# GIVEN RECORDS

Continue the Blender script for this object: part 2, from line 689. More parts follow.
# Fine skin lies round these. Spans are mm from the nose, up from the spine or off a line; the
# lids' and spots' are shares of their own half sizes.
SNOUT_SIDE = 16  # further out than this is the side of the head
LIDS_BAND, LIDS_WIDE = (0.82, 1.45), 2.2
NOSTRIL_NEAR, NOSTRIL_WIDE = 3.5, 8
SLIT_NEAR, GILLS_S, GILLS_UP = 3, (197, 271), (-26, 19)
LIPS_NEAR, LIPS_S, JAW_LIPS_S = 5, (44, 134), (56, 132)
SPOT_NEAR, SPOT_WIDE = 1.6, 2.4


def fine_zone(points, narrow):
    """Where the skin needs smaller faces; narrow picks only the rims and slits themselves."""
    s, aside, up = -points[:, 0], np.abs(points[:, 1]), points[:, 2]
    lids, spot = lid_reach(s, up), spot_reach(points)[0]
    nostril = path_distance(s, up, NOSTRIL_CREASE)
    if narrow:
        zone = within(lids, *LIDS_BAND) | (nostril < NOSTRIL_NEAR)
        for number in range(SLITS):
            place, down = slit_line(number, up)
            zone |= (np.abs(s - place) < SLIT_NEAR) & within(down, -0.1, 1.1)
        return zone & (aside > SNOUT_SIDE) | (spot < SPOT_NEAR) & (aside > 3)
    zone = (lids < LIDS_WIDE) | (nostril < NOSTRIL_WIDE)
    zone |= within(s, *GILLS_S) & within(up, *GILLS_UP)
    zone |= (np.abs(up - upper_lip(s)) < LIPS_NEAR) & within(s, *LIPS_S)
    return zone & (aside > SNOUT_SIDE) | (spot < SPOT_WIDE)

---

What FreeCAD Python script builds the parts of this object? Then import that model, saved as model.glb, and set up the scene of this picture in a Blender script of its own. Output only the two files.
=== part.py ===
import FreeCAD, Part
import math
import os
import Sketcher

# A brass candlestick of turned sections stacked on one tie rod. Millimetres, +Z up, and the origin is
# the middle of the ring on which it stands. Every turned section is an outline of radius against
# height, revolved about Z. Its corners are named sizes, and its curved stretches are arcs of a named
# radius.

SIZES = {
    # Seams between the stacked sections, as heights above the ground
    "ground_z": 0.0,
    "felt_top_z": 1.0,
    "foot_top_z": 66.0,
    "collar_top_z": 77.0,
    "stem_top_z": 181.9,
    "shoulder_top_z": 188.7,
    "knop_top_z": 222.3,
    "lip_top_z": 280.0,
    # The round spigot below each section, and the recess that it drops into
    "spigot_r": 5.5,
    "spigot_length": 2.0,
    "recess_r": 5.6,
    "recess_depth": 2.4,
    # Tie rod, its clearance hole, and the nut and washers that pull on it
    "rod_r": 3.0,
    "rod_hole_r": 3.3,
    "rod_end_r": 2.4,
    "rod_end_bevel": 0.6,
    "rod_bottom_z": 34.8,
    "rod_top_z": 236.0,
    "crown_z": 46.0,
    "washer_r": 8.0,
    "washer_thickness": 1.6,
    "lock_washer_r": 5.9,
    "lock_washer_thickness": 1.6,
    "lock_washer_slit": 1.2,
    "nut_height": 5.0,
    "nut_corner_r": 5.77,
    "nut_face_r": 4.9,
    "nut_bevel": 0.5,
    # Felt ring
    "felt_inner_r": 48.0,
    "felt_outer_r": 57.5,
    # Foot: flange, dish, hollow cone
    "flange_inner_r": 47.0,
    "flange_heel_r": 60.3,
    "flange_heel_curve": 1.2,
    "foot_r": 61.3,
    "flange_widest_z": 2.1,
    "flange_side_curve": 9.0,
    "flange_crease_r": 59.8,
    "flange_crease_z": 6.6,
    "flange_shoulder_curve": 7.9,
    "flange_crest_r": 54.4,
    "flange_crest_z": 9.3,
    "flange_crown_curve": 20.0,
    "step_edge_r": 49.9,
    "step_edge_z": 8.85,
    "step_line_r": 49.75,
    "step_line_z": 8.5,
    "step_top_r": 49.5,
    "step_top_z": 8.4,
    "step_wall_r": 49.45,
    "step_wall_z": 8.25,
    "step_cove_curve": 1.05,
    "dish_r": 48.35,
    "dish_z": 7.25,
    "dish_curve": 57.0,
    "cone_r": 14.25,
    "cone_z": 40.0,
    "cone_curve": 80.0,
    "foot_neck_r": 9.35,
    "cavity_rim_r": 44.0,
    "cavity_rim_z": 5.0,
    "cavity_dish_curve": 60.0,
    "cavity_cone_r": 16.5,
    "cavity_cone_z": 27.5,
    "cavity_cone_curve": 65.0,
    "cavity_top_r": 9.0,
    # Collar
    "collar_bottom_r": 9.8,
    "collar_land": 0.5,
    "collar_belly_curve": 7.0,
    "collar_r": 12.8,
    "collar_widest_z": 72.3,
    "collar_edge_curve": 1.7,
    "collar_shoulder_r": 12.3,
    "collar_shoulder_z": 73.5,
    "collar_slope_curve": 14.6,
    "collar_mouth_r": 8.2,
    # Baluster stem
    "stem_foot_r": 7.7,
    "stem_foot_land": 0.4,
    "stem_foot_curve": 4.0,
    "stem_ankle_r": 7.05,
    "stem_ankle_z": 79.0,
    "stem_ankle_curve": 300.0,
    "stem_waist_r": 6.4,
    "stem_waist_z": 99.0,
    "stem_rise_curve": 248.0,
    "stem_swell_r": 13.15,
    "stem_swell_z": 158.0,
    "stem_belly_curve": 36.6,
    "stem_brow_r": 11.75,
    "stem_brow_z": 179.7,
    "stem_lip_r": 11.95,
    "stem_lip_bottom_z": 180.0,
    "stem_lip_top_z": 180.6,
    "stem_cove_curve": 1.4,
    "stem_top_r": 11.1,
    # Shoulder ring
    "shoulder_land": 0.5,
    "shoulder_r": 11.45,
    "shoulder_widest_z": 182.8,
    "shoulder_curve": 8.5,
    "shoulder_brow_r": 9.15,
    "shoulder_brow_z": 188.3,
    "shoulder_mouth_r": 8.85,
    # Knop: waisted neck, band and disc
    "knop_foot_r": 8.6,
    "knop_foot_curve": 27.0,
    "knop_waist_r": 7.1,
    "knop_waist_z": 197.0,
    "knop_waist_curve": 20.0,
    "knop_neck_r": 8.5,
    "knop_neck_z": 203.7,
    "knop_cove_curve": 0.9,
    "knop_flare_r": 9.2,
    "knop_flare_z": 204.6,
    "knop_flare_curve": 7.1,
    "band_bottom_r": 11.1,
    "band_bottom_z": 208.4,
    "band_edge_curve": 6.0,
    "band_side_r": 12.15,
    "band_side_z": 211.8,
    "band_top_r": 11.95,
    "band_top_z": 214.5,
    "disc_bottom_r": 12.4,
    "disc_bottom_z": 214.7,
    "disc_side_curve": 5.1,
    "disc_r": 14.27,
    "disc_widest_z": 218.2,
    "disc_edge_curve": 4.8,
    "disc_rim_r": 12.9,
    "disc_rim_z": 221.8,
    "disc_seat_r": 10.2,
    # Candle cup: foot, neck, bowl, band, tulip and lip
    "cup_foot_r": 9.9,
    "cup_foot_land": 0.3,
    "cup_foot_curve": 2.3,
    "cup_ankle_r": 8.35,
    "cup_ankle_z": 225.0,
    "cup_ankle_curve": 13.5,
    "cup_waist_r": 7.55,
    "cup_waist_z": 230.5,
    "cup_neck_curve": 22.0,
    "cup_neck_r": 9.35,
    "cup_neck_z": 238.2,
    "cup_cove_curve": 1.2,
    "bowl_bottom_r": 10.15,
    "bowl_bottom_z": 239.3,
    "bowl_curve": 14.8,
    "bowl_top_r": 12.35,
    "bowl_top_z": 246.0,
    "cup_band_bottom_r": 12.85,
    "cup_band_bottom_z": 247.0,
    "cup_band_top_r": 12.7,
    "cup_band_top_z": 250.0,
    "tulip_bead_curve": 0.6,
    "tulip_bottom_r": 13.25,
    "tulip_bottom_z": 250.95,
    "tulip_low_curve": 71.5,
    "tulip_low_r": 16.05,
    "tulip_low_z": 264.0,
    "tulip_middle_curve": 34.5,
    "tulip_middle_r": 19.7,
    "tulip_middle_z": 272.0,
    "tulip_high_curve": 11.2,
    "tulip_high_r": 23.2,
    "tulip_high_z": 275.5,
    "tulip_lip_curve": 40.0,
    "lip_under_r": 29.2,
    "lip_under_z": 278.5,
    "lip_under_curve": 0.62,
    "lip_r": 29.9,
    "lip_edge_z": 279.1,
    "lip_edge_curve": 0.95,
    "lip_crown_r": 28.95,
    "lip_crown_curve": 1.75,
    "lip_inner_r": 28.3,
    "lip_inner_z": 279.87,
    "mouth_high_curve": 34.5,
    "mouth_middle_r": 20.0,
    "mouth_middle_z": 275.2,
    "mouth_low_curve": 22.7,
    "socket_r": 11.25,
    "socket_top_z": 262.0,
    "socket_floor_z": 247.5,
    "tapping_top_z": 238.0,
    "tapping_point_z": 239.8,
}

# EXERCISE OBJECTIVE
The line containing "Continue the Blender" opens the part, and the line containing "SPOT_NEAR, SPOT_WIDE = 1.6, 2.4" closes it. Output that part exactly, with both, and only that.

# RESPONSE
Continue the Blender script for this object: part 2, from line 689. More parts follow.
# Fine skin lies round these. Spans are mm from the nose, up from the spine or off a line; the
# lids' and spots' are shares of their own half sizes.
SNOUT_SIDE = 16  # further out than this is the side of the head
LIDS_BAND, LIDS_WIDE = (0.82, 1.45), 2.2
NOSTRIL_NEAR, NOSTRIL_WIDE = 3.5, 8
SLIT_NEAR, GILLS_S, GILLS_UP = 3, (197, 271), (-26, 19)
LIPS_NEAR, LIPS_S, JAW_LIPS_S = 5, (44, 134), (56, 132)
SPOT_NEAR, SPOT_WIDE = 1.6, 2.4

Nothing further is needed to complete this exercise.